__PROBLEM__
Repeat, exactly as written, every line from the one holding "for (const rose" through the one holding "obj.matrix_parent_inverse = Matrix.Identity(4)". Leave out all other lines.

__GIVEN INFORMATION__
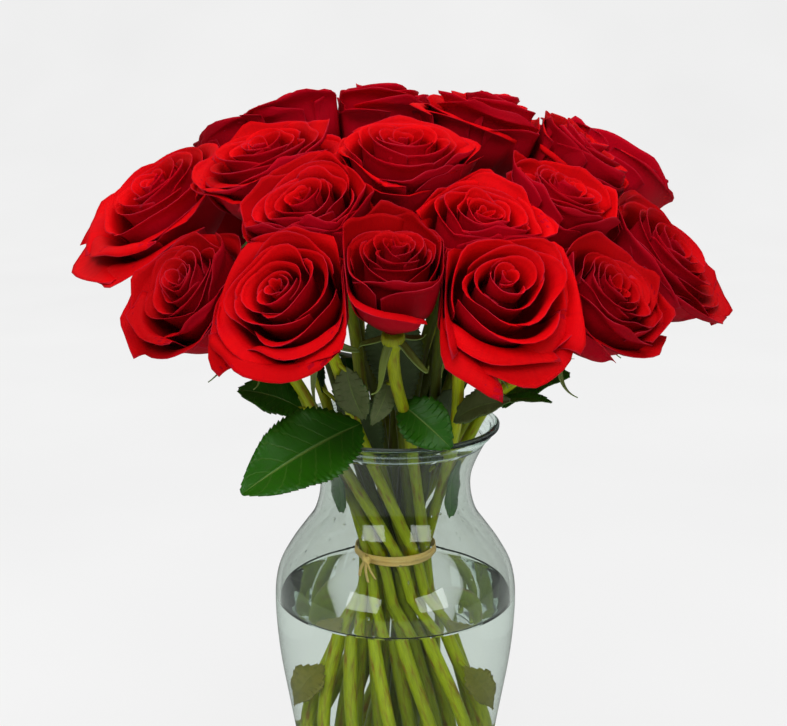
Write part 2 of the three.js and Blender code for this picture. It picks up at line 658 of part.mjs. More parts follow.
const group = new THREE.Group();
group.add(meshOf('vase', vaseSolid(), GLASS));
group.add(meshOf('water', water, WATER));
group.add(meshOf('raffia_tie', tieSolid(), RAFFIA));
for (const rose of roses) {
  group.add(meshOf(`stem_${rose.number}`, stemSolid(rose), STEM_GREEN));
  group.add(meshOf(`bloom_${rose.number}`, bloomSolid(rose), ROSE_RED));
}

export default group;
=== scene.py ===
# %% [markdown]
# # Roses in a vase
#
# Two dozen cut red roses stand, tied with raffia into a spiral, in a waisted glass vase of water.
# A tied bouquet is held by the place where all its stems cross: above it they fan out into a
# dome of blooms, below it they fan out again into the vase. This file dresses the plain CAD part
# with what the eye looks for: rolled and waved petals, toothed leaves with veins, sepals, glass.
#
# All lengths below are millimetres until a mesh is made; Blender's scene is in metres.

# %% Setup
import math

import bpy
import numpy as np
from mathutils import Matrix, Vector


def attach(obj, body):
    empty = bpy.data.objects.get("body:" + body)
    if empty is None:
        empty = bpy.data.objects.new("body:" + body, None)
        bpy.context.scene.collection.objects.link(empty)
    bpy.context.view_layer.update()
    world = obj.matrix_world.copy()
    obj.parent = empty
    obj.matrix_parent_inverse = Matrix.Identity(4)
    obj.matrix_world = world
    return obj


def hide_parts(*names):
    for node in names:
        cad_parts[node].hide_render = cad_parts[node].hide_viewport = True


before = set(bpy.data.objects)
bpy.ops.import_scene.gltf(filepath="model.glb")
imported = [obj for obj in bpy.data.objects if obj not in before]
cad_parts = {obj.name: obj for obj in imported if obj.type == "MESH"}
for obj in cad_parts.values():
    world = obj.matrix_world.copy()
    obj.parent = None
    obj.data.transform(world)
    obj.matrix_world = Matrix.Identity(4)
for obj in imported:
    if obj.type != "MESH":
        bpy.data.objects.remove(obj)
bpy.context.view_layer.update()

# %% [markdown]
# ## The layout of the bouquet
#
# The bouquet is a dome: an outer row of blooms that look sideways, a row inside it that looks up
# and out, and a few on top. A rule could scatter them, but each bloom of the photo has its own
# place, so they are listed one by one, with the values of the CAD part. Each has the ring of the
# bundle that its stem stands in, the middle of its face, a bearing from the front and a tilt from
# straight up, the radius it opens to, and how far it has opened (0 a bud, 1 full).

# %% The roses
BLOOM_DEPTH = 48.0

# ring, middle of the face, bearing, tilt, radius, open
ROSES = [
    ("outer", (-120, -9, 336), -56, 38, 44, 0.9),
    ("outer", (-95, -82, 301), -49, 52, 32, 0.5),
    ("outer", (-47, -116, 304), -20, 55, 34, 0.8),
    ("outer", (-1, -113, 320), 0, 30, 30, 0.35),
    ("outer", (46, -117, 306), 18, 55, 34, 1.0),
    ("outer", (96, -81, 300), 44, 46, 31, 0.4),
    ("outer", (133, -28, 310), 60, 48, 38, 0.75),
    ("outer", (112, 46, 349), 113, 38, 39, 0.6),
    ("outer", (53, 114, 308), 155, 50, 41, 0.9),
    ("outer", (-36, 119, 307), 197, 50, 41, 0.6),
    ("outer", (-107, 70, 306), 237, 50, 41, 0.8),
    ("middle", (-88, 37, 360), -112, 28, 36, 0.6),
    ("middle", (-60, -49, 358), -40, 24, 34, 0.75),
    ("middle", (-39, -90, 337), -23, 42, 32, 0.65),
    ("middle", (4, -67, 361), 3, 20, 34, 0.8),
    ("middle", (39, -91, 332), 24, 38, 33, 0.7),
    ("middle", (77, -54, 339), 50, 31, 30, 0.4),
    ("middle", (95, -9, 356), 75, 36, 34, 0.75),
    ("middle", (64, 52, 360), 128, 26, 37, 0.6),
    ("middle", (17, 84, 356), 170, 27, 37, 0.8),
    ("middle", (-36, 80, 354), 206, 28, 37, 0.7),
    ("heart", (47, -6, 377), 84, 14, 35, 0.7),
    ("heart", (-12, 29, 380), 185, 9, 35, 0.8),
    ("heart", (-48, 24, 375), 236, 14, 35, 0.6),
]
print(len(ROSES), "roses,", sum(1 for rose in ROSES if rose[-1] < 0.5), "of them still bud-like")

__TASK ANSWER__
for (const rose of roses) {
  group.add(meshOf(`stem_${rose.number}`, stemSolid(rose), STEM_GREEN));
  group.add(meshOf(`bloom_${rose.number}`, bloomSolid(rose), ROSE_RED));
}

export default group;
=== scene.py ===
# %% [markdown]
# # Roses in a vase
#
# Two dozen cut red roses stand, tied with raffia into a spiral, in a waisted glass vase of water.
# A tied bouquet is held by the place where all its stems cross: above it they fan out into a
# dome of blooms, below it they fan out again into the vase. This file dresses the plain CAD part
# with what the eye looks for: rolled and waved petals, toothed leaves with veins, sepals, glass.
#
# All lengths below are millimetres until a mesh is made; Blender's scene is in metres.

# %% Setup
import math

import bpy
import numpy as np
from mathutils import Matrix, Vector


def attach(obj, body):
    empty = bpy.data.objects.get("body:" + body)
    if empty is None:
        empty = bpy.data.objects.new("body:" + body, None)
        bpy.context.scene.collection.objects.link(empty)
    bpy.context.view_layer.update()
    world = obj.matrix_world.copy()
    obj.parent = empty
    obj.matrix_parent_inverse = Matrix.Identity(4)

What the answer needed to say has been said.